Marie had come to look forward to these visits. If the weather behaved itself, the kids liked nothing better than spending the day beside the pool. Bazza, in the spirit of these excursions, had brought them a pair of inflatable armbands each, a little dinghy to splash around in, and an inflatable crocodile for when things got boring. Marie kept the fridge well stocked with chocolate ice cream and party-sized bottles of Coke, and had acquired a bottle of factor 30 for the sunnier days. When Bazza suggested she might give this particular Tuesday a miss, she wouldn’t hear of it. The quicker life in 13 Sandown Road returned to normal, she said, the better she’d feel.
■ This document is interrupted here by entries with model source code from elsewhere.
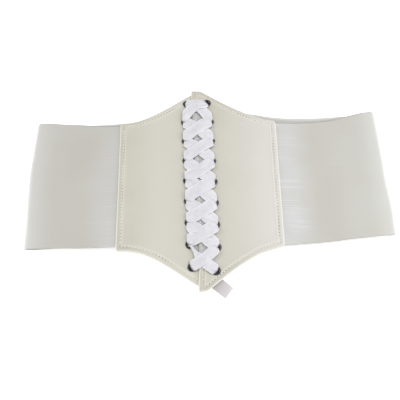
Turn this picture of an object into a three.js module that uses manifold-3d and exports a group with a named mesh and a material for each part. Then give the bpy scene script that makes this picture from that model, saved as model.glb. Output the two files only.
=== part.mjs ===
// A wide elastic waist belt with a ribbon-laced front, closed into a loop and lying flat on its back.
// Units are millimetres: X runs across the belt, Y up its height, Z up from the surface it lies on.
import * as THREE from "three";
import { mergeVertices } from "three/addons/utils/BufferGeometryUtils.js";
import Module from "manifold-3d";

const wasm = await Module();
wasm.setup();

// Driving dimensions
const seamGap = 0.3; // clearance between pieces that are sewn or pressed together
const bandHeight = 126;
const bandThickness = 1.5;
const panelThickness = 1.6;
const panelCornerRadius = 3;
const lacingLean = 0.0267; // sideways drift of the lacing line for each millimetre of height
const lacingOffset = 0.35; // where the lacing line crosses the middle of the panels
const rightLevel = 15; // height of the right panel's middle surface in its level stretch
const topPeak = 98;
const bottomPeak = -104;
const hiddenTrim = { top: 1.6, bottom: 7 }; // the lapped-over end of the left panel is this much shorter
const flatZone = 23; // the eyelets stand in the level stretch up to this distance
const panelStations = [5.5, 9.5, 14, 20, 30, 37, 44, 51, 58, 64]; // distances of a panel's sections
const cornerShares = [1, 0.6, 0.3, 0.08, 0]; // and its last ones, as shares of the corner radius

// Front panels, by distance d from the lacing line: halfWidth is the outer edge and lap the reach past
// the line. Each edge curve starts level with its peak at the distance start, and heights gives the
// curve a third and two thirds of the way out, and at the corner.
const panelForm = {
  left: {
    sign: -1,
    halfWidth: 76.8,
    lap: 3.2,
    top: { start: 0, heights: [85.1, 60, 64] },
    bottom: { start: 0, heights: [-85.9, -65, -66.3] },
    level: rightLevel - panelThickness - seamGap,
    crest: 1,
    drop: 0.35,
  },
  right: {
    sign: 1,
    halfWidth: 73,
    lap: 5.6,
    top: { start: 3, heights: [83.6, 64.2, 63.6] },
    bottom: { start: -3.6, heights: [-82, -70.2, -63.9] },
    level: rightLevel,
    crest: 0,
    drop: 2.25,
  },
};

// Eyelets: reach is the distance from the lacing line to a centre, less by the tucks in the end rows
const rowCount = 9;
const eyeletRows = {
  left: { reach: 13, first: 83.6, pitch: 20.75, tucks: { first: 2.5, last: 1.2 } },
  right: { reach: 10.8, first: 83, pitch: 21.2, tucks: { first: 1.8, last: 1.8 } },
};
const eyelet = { bore: 2.45, tube: 2.8, flange: 4.1, washer: 3.9, frontRise: 0.6, backRise: 0.5 };
const eyeletSeat = 0.2; // gap between a flange and the panel
const eyeletSides = 14;

// Lace ribbon
const ribbon = { width: 11.5, thickness: 1, gathered: 2.4, barWidth: 7.4, barRise: 1.1 };
const bendStart = 2.6; // distance from an eyelet's centre at which the ribbon turns into the hole
const slots = {
  inner: { offset: 1.15, layer: 0 },
  outer: { offset: -0.15, layer: 1 },
};
const layerStep = 1.6; // height between the two layers of crossing ribbon
const frontLift = 1.6; // ribbon's middle above the panel where it passes over a flange
const backLift = 1.5; // the same under the panel
const camber = 1.1; // how far a strand arches between its eyelets
const gatherLength = 6.5;
const strandShares = [0.09, 0.22, 0.36, 0.5, 0.64, 0.78, 0.91]; // a strand's stations between its bends

// Front crossings from the top down: each is raised from midway between its rows, and has its own width
const crossings = [
  { rise: 5, width: 9 },
  { rise: 2.4, width: 11.5 },
  { rise: 1.6, width: 10 },
  { rise: -0.4, width: 11.3 },
  { rise: 2, width: 11.5 },
  { rise: 0.4, width: 11.5 },
  { rise: 0.2, width: 11.5 },
  { rise: -4, width: 10.4 },
];

// Back closure
const closure = { x: 16.5, y: 16.5, width: 45, height: 128, thickness: 1.5, corner: 3 };
const elasticEndGap = 1; // half the gap between the two elastic ends over the closure
const rampTop = closure.thickness + seamGap + bandThickness / 2;
const onSurface = bandThickness / 2;

// Middle line of each elastic, from under its panel, round the fold and back to the closure.
// The height of the stretched front layer is given where it differs from bandHeight.
const leftElasticPath = [
  { x: -66, y: 0.7, z: 11.1, height: 124.3 },
  { x: -76, y: 0.7, z: 10.8, height: 124.3 },
  { x: -92, y: 0.8, z: 9.2, height: 124.2 },
  { x: -108, y: 1.3, z: 8.2, height: 124.9 },
  { x: -124, y: 1.8, z: 7.9, height: 125.6 },
  { x: -140, y: 2.3, z: 8, height: 126.9 },
  { x: -150.1, y: 2.7, z: 7.6, height: 127.5 },
  { x: -157.1, y: 3.1, z: 6.2, height: 127.5 },
  { x: -159.4, y: 3.3, z: 4.2, height: 127.2 },
  { x: -156.6, y: 3.5, z: 2.2, height: 126.8 },
  { x: -148.3, y: 3.7, z: 1, height: 126.4 },
  { x: -133, y: 4.4, z: onSurface },
  { x: -102, y: 6.1, z: onSurface },
  { x: -76, y: 7.6, z: onSurface },
  { x: -60, y: 9.2, z: onSurface },
  { x: -42, y: 12.2, z: onSurface },
  { x: closure.x - 36, y: 15.2, z: onSurface },
  { x: closure.x - 29.5, y: 15.8, z: 1.5 },
  { x: closure.x - 24, y: 16.2, z: rampTop },
  { x: closure.x - elasticEndGap, y: closure.y, z: rampTop },
];
const rightElasticPath = [
  { x: 64, y: -0.4, z: 11.5, height: 125.4 },
  { x: 73, y: -0.4, z: 10.9, height: 125.4 },
  { x: 92, y: 0.6, z: 9.2, height: 124 },
  { x: 112, y: 2, z: 8.2, height: 123.3 },
  { x: 133, y: 4.7, z: 7.9, height: 124.2 },
  { x: 151, y: 7.5, z: 8, height: 126 },
  { x: 162.5, y: 9.4, z: 7.6, height: 127.3 },
  { x: 170.4, y: 10.8, z: 6.2, height: 127.8 },
  { x: 172.8, y: 11.2, z: 4.2, height: 127.6 },
  { x: 169.9, y: 11, z: 2.2, height: 127 },
  { x: 161.5, y: 11.2, z: 1, height: 126.5 },
  { x: 145, y: 11.1, z: onSurface },
  { x: 120, y: 9.8, z: onSurface },
  { x: 97, y: 9.7, z: onSurface },
  { x: 82, y: 10.4, z: onSurface },
  { x: 72, y: 11.5, z: onSurface },
  { x: 63, y: 13.3, z: onSurface },
  { x: closure.x + 36, y: 15.6, z: onSurface },
  { x: closure.x + 29.5, y: 16.3, z: 1.5 },
  { x: closure.x + 24, y: 16.5, z: rampTop },
  { x: closure.x + elasticEndGap, y: closure.y, z: rampTop },
];
const stepsPerPoint = 3;
const foldLean = { left: 0, right: -0.0246, from: 80, to: 150 }; // sideways drift of a fold with its height

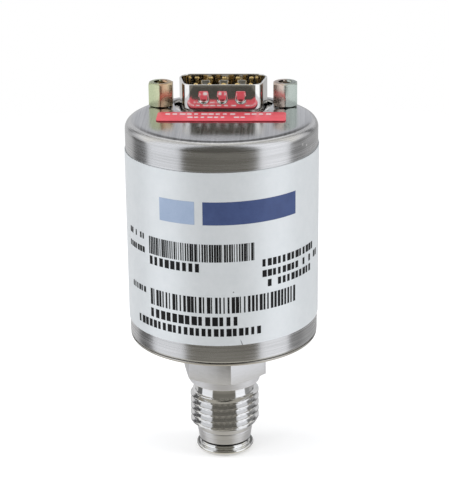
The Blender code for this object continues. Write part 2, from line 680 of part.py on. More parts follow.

Esme arrived earlier than usual. Girlfriends were raving about some 1920s cocktail dresses in a fashion outlet in Gunwharf. A purple sequined number at a 70 per cent discount was a steal and she needed to be down there before the size 12s got snapped up.
Guy, the oldest of the three kids, was a born explorer. At home he thought nothing of patrolling the acres of fenced-in meadow on his own, chasing one or other of Esme’s horses. In Sandown Road, once the novelty of the pool had worn off, he’d take a wander round the garden.